#### DATASET SECTION
—————

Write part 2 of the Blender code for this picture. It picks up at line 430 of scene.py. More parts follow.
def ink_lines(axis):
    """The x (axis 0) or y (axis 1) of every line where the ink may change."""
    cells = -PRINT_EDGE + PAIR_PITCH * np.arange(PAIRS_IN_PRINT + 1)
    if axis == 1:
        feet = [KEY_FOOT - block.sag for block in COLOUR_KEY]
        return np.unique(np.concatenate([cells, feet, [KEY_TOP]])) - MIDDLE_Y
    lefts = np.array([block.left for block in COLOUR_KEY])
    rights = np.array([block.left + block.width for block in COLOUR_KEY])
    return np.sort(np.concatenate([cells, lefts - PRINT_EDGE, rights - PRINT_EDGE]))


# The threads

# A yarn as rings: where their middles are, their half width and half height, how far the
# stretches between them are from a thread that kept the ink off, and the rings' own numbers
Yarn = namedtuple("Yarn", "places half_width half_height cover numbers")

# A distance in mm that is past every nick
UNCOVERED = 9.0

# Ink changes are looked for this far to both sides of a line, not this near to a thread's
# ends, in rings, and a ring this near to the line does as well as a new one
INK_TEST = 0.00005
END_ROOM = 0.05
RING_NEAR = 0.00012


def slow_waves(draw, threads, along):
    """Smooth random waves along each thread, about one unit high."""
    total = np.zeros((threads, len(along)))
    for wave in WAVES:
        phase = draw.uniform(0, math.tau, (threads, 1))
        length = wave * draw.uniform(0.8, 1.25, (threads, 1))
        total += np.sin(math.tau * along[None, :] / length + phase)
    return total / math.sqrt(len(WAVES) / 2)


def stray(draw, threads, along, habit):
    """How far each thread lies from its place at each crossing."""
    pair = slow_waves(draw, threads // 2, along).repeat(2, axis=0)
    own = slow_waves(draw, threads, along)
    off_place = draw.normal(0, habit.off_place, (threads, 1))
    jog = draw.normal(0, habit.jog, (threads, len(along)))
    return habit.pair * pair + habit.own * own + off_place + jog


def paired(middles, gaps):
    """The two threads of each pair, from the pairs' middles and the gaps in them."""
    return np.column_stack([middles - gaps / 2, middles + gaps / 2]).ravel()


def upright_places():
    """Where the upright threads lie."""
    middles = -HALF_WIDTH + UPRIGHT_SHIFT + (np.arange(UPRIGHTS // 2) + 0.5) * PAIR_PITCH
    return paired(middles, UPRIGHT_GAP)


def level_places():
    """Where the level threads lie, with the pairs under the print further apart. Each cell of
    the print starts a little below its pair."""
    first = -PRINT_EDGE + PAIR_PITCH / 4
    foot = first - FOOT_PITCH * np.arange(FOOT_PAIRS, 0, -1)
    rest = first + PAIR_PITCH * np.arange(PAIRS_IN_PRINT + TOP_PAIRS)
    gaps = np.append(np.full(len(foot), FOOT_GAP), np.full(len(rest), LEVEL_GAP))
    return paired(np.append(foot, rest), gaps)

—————

#### GIVEN PROBLEM
Extract all lines as given.

#### RESULT OF THE TASK
Write part 2 of the Blender code for this picture. It picks up at line 430 of scene.py. More parts follow.
def ink_lines(axis):
    """The x (axis 0) or y (axis 1) of every line where the ink may change."""
    cells = -PRINT_EDGE + PAIR_PITCH * np.arange(PAIRS_IN_PRINT + 1)
    if axis == 1:
        feet = [KEY_FOOT - block.sag for block in COLOUR_KEY]
        return np.unique(np.concatenate([cells, feet, [KEY_TOP]])) - MIDDLE_Y
    lefts = np.array([block.left for block in COLOUR_KEY])
    rights = np.array([block.left + block.width for block in COLOUR_KEY])
    return np.sort(np.concatenate([cells, lefts - PRINT_EDGE, rights - PRINT_EDGE]))


# The threads

# A yarn as rings: where their middles are, their half width and half height, how far the
# stretches between them are from a thread that kept the ink off, and the rings' own numbers
Yarn = namedtuple("Yarn", "places half_width half_height cover numbers")

# A distance in mm that is past every nick
UNCOVERED = 9.0

# Ink changes are looked for this far to both sides of a line, not this near to a thread's
# ends, in rings, and a ring this near to the line does as well as a new one
INK_TEST = 0.00005
END_ROOM = 0.05
RING_NEAR = 0.00012


def slow_waves(draw, threads, along):
    """Smooth random waves along each thread, about one unit high."""
    total = np.zeros((threads, len(along)))
    for wave in WAVES:
        phase = draw.uniform(0, math.tau, (threads, 1))
        length = wave * draw.uniform(0.8, 1.25, (threads, 1))
        total += np.sin(math.tau * along[None, :] / length + phase)
    return total / math.sqrt(len(WAVES) / 2)


def stray(draw, threads, along, habit):
    """How far each thread lies from its place at each crossing."""
    pair = slow_waves(draw, threads // 2, along).repeat(2, axis=0)
    own = slow_waves(draw, threads, along)
    off_place = draw.normal(0, habit.off_place, (threads, 1))
    jog = draw.normal(0, habit.jog, (threads, len(along)))
    return habit.pair * pair + habit.own * own + off_place + jog


def paired(middles, gaps):
    """The two threads of each pair, from the pairs' middles and the gaps in them."""
    return np.column_stack([middles - gaps / 2, middles + gaps / 2]).ravel()


def upright_places():
    """Where the upright threads lie."""
    middles = -HALF_WIDTH + UPRIGHT_SHIFT + (np.arange(UPRIGHTS // 2) + 0.5) * PAIR_PITCH
    return paired(middles, UPRIGHT_GAP)


def level_places():
    """Where the level threads lie, with the pairs under the print further apart. Each cell of
    the print starts a little below its pair."""
    first = -PRINT_EDGE + PAIR_PITCH / 4
    foot = first - FOOT_PITCH * np.arange(FOOT_PAIRS, 0, -1)
    rest = first + PAIR_PITCH * np.arange(PAIRS_IN_PRINT + TOP_PAIRS)
    gaps = np.append(np.full(len(foot), FOOT_GAP), np.full(len(rest), LEVEL_GAP))
    return paired(np.append(foot, rest), gaps)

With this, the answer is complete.